10.2 : […] l’Université informera l’Administration de tout projet de divulgation ayant trait aux projets par la remise préalable d’une copie des textes, avant toute publication ou diffusion. Si l’Administration ne s’oppose pas par écrit à cette divulgation dans les 30 jours […], l’Université pourra alors divulguer l’information.

 
Source Convention-cadre de collaboration en matière de recherche

« Des erreurs »

À la recherche de clarifications, les associations étudiantes ont obtenu une rencontre avec la vice-rectrice à la recherche de l’université, Eugénie Brouillet, le vice-recteur Robert Beauregard ainsi que Danielle Poiré, cheffe de cabinet de la rectrice Sophie D’Amours.

En entrevue à Radio-Canada, les leaders étudiants rapportent qu’au cours de ces échanges, tenus la semaine dernière, les dirigeants ont admis que certaines clauses de l’entente avec le Port n’auraient pas dû s’y retrouver. La convention est en vigueur depuis trois ans.

Les associations étudiantes auraient aussi obtenu certains engagements de la direction. On a laissé entendre que des faux pas seraient rectifiés. C’est ce à quoi on s’attend, soutient Jason F. Ortmann, secrétaire exécutif à l’AELIÉS.

Sur la clause prévoyant un droit de regard du Port sur les publications, elle ne devrait pas y être, selon ce que nous a dit l’administrationOn trouve ça franchement étrange, poursuit M. Ortmann, qui peine à s’expliquer de telles erreurs.

La CADEUL partage la même interprétation des propos tenus par la direction lors de cette rencontre. On nous a dit que c’était une erreur que ce serait corrigé, affirme sa présidente Cyndelle Gagnon, évoquant même une erreur de copier-coller.

Mme Gagnon ajoute que l’entente de recherche arrive à échéance à la fin mai, et que ce serait l’occasion de revoir les clauses problématiques si elle était renouvelée.

Discours différent

Le discours tenu par l’Université Laval publiquement est différent de celui rapporté par les associations étudiantes. Depuis plus d’une semaine, Radio-Canada tente d’obtenir des explications au sujet de cette convention de recherche avec le Port.

Mercredi, dans une déclaration écrite ne comportant qu’une seule phrase, l’Université Laval disait n’avoir rien à se reprocher. Après vérifications, l’Université n’a contrevenu à aucune de ses politiques, a laissé savoir Simon La Terreur, conseiller en communication.
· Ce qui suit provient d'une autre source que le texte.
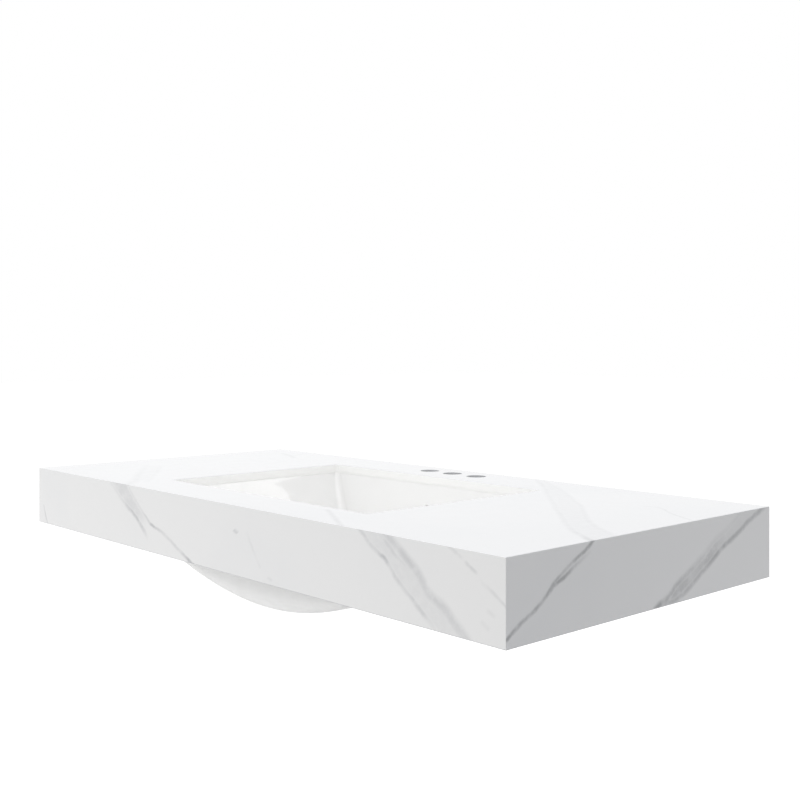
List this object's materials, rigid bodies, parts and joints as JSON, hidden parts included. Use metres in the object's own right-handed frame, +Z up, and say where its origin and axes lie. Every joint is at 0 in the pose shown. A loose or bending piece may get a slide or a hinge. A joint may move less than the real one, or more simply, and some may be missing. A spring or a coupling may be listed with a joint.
{
  "type": "vanity top with basin",
  "caption": "Wall-hung bathroom vanity top of mitred stone boards with a deep apron, an undermount china basin in a rectangular cut-out, and tap holes behind it.",
  "frame": {"origin": "on the wall face of the back rail, on the centre line and halfway down the apron", "axes": "+X along the wall to the right of a person at the basin, +Y into the wall, +Z up"},
  "size_m": [1.186, 0.562, 0.1911],
  "materials": {
    "stone": "polished white stone with grey veins",
    "china": "gloss white glaze",
    "silicone": "matt white silicone",
    "steel": "zinc plated",
    "brass": "plain"
  },
  "bodies": {
    "root": {"top_slab": "stone", "front_apron": "stone", "left_apron": "stone", "right_apron": "stone", "back_rail": "stone", "front_batten": "stone", "left_batten": "stone", "right_batten": "stone", "basin": "china", "basin_seal": "silicone", "clip_anchor_1": "brass", "clip_stud_1": "steel", "basin_clip_1": "steel", "wing_nut_1": "steel", "clip_anchor_2": "brass", "clip_stud_2": "steel", "basin_clip_2": "steel", "wing_nut_2": "steel", "clip_anchor_3": "brass", "clip_stud_3": "steel", "basin_clip_3": "steel", "wing_nut_3": "steel", "clip_anchor_4": "brass", "clip_stud_4": "steel", "basin_clip_4": "steel", "wing_nut_4": "steel", "clip_anchor_5": "brass", "clip_stud_5": "steel", "basin_clip_5": "steel", "wing_nut_5": "steel", "clip_anchor_6": "brass", "clip_stud_6": "steel", "basin_clip_6": "steel", "wing_nut_6": "steel", "wall_bracket_left": "steel", "wall_bracket_right": "steel", "bracket_insert_1": "brass", "bracket_bolt_1": "steel", "bracket_insert_2": "brass", "bracket_bolt_2": "steel", "bracket_insert_3": "brass", "bracket_bolt_3": "steel", "bracket_insert_4": "brass", "bracket_bolt_4": "steel"}
  },
  "joints": []
}
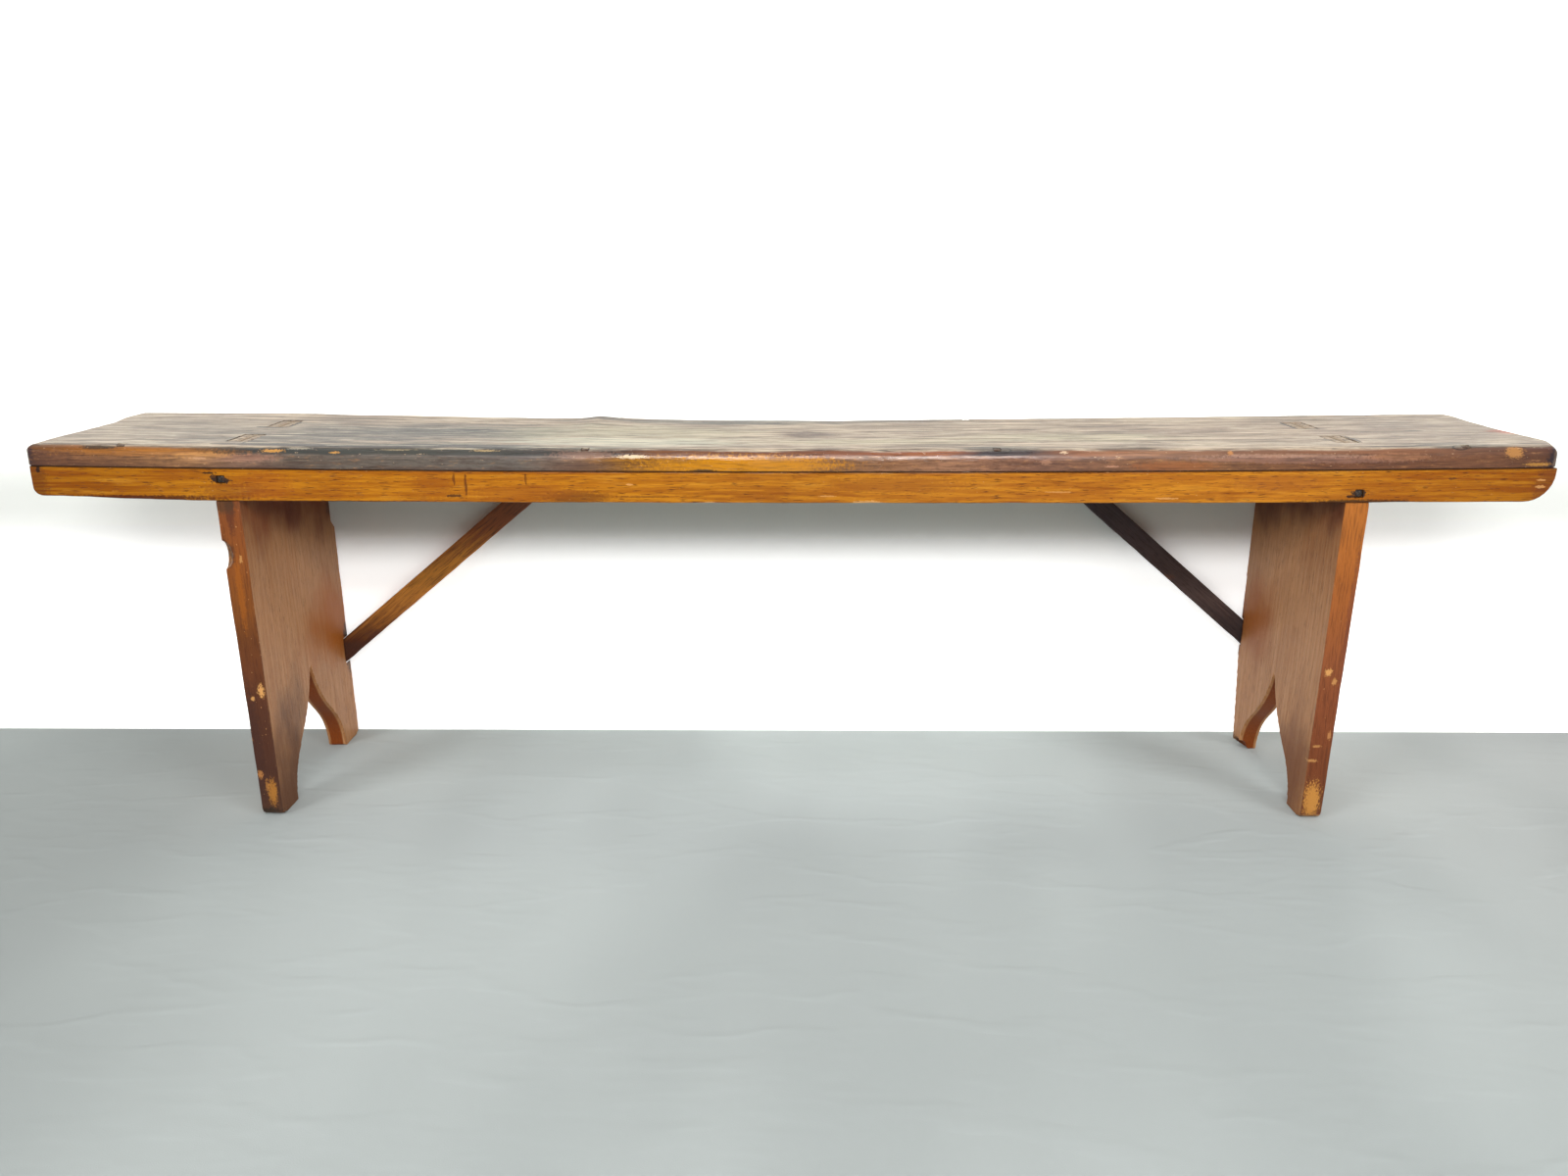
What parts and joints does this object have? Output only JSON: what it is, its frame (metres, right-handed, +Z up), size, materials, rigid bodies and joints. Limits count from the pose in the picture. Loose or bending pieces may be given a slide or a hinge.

Des explications laconiques qui ne satisfont pas les associations étudiantes.

« [Publiquement], c’est le silence radio de la part de l’Université et on ne trouve pas ça acceptable. » Jason F. Ortmann, secrétaire exécutif, AELIÉS

La semaine dernière, le Port de Québec s’était défendu de causer des entorses à l’éthique en plaidant que les travaux de recherche avec des professeurs de l’Université Laval n’avaient mené qu’à des avis scientifiques pour le compte de l’administration portuaire.

Ces explications n’ont pas convaincu davantage les associations étudiantes. Elles estiment que l’esprit de la convention, de la manière dont elle est rédigée, évoque davantage des projets de recherche que de simples avis privés, pour lesquels une exigence de confidentialité peut être justifiée.

Les justifications de l’Université ne leur permettent pas, non plus, de comprendre pourquoi une clause prévoit un droit de regard du Port sur les publications scientifiques qui pourraient découler des travaux conjoints avec des chercheurs universitaires.

Manque de transparence

Rappelons que la CADEUL et l’AELIÉS se sont positionnées, l’automne dernier, contre le projet de terminal de conteneurs Laurentia, mené par le Port de Québec. Projet pour lequel la participation de l’Université Laval est contestée sur le campus.

Selon les associations, la direction entretient un flou sur ses liens avec le Port. Depuis des mois, elles cherchent à comprendre, sans grand succès, quels sont les liens entre les deux organisations.

C’est finalement grâce à une demande d’accès à l’information, une initiative indépendante d’un étudiant du campus, qu’elles ont appris l’existence d’une convention-cadre de recherche.

La CADEUL questionne l’administration universitaire depuis septembre dernier pour obtenir plus d’information sur les différents partenariats liant l’Université Laval et le Port de Québec, a-t-on expliqué à Radio-Canada cette semaine. Il aura malheureusement fallu une demande d’accès à l’information pour obtenir l’heure juste. Nous sommes très loin de la transparence ici, déplore Cyndelle Gagnon.

Un processus à revoir

Erreur de bonne foi ou non dans la rédaction de la convention, les associations étudiantes de l’Université Laval demandent à l’unisson des explications de la direction et une révision du processus menant aux ententes de recherche.

Nous sommes convaincus que cette prise de parole publique doit s’accompagner d’actions concrètes qui permettront d’éviter ce type d’entente dans le futur, affirme la CADEUL. C’est pourquoi nous avons demandé à l’Université de revoir les processus menant à l’élaboration de contrats et d’ententes de recherche.

« Le manque de transparence et d’éthique dans le dossier actuel rend essentielle une réforme des procédés actuels. » – Cyndelle Gagnon, présidente, Confédération des associations étudiantes de l’Université Laval

Invitée à réagir aux propos et aux demandes des associations étudiantes, jeudi et vendredi, l’Université Laval n’a pas offert de commentaires. La direction a finalement décidé de convoquer les médias à une période de questions, laquelle se tiendra jeudi prochain, le 29 avril.

Envoyée vendredi soir, la convocation confirme que la rectrice Sophie D’Amours prendra part à la conférence de presse.